Print all of the data exactly.

#### Source material ####

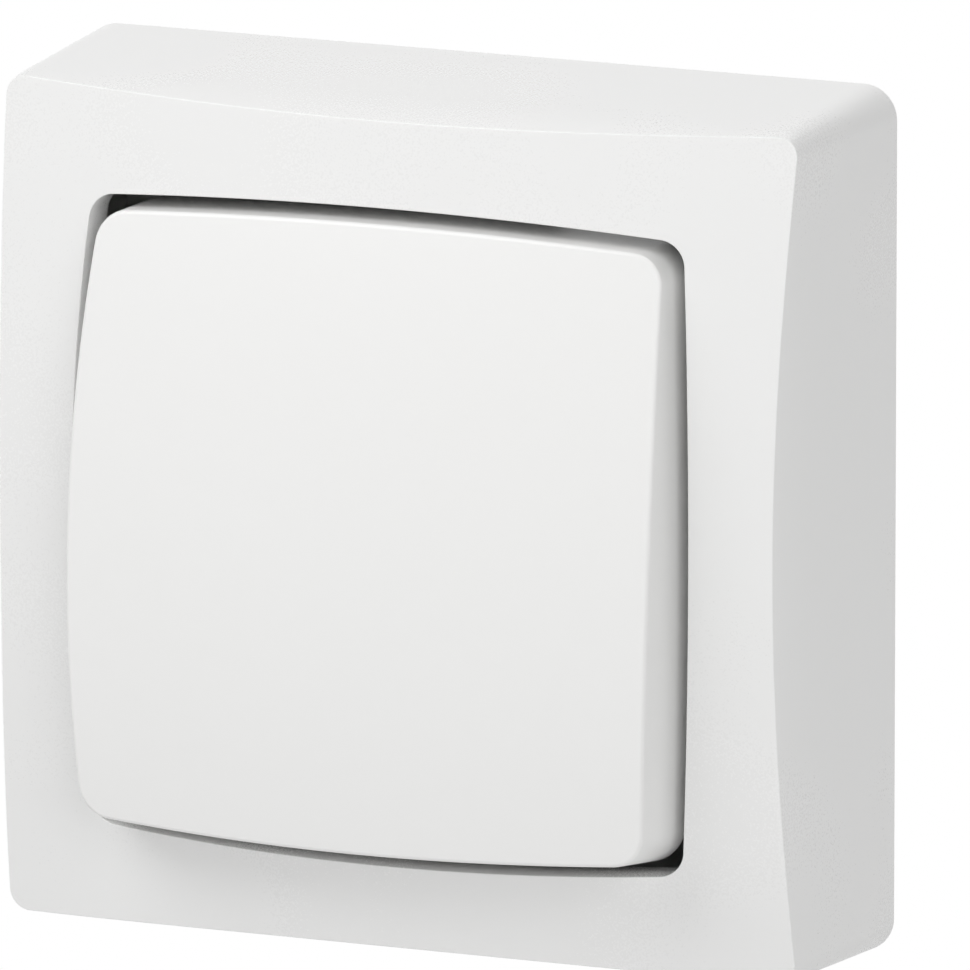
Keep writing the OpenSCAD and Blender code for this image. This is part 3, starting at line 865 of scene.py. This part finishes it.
FINISHES = {
    Slot.COVER: Finish("cover_white", (0.905, 0.905, 0.898), (0.89, 0.89, 0.883), 0.28),
    Slot.KEY: Finish("key_white", (0.905, 0.904, 0.895), (0.892, 0.89, 0.88), 0.32),
    Slot.BASE: Finish("base_white", (0.88, 0.88, 0.87), (0.85, 0.85, 0.84), 0.5),
    Slot.HOUSING: Finish("housing_grey", (0.56, 0.58, 0.57), (0.52, 0.54, 0.53), 0.5),
    Slot.INNER: Finish("inner_white", (0.88, 0.88, 0.87), (0.85, 0.85, 0.84), 0.46),
    Slot.SPRING: Finish("spring_steel", (0.6, 0.61, 0.62), (0.42, 0.43, 0.44), 0.25, metal=True),
    Slot.SCREW: Finish("zinc_steel", (0.62, 0.64, 0.66), (0.44, 0.45, 0.46), 0.3, metal=True),
    Slot.COPPER: Finish("copper", (0.78, 0.42, 0.28), (0.5, 0.24, 0.15), 0.3, metal=True),
    Slot.BRASS: Finish("brass", (0.79, 0.62, 0.33), (0.55, 0.41, 0.2), 0.28, metal=True),
    Slot.SILVER: Finish("silver_contact", (0.8, 0.8, 0.79), (0.55, 0.55, 0.54), 0.24, metal=True),
}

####

**Solution for this problem**.
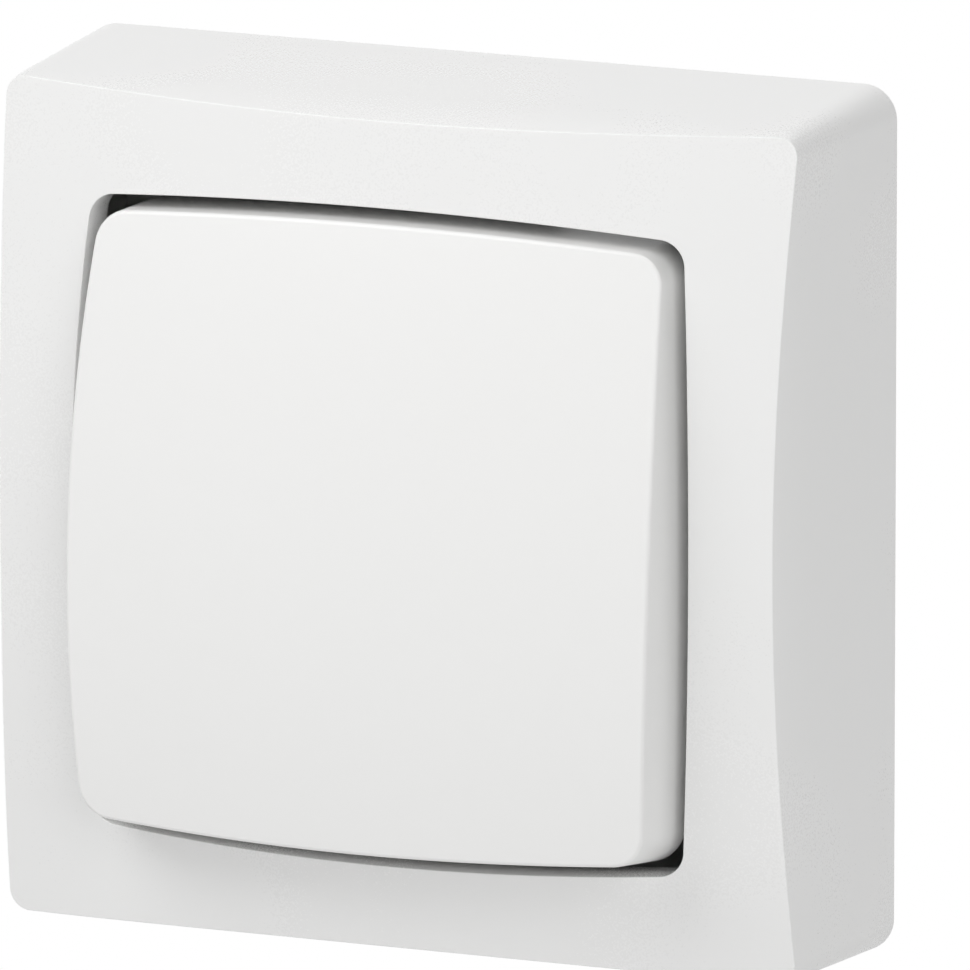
Keep writing the OpenSCAD and Blender code for this image. This is part 3, starting at line 865 of scene.py. This part finishes it.
FINISHES = {
    Slot.COVER: Finish("cover_white", (0.905, 0.905, 0.898), (0.89, 0.89, 0.883), 0.28),
    Slot.KEY: Finish("key_white", (0.905, 0.904, 0.895), (0.892, 0.89, 0.88), 0.32),
    Slot.BASE: Finish("base_white", (0.88, 0.88, 0.87), (0.85, 0.85, 0.84), 0.5),
    Slot.HOUSING: Finish("housing_grey", (0.56, 0.58, 0.57), (0.52, 0.54, 0.53), 0.5),
    Slot.INNER: Finish("inner_white", (0.88, 0.88, 0.87), (0.85, 0.85, 0.84), 0.46),
    Slot.SPRING: Finish("spring_steel", (0.6, 0.61, 0.62), (0.42, 0.43, 0.44), 0.25, metal=True),
    Slot.SCREW: Finish("zinc_steel", (0.62, 0.64, 0.66), (0.44, 0.45, 0.46), 0.3, metal=True),
    Slot.COPPER: Finish("copper", (0.78, 0.42, 0.28), (0.5, 0.24, 0.15), 0.3, metal=True),
    Slot.BRASS: Finish("brass", (0.79, 0.62, 0.33), (0.55, 0.41, 0.2), 0.28, metal=True),
    Slot.SILVER: Finish("silver_contact", (0.8, 0.8, 0.79), (0.55, 0.55, 0.54), 0.24, metal=True),
}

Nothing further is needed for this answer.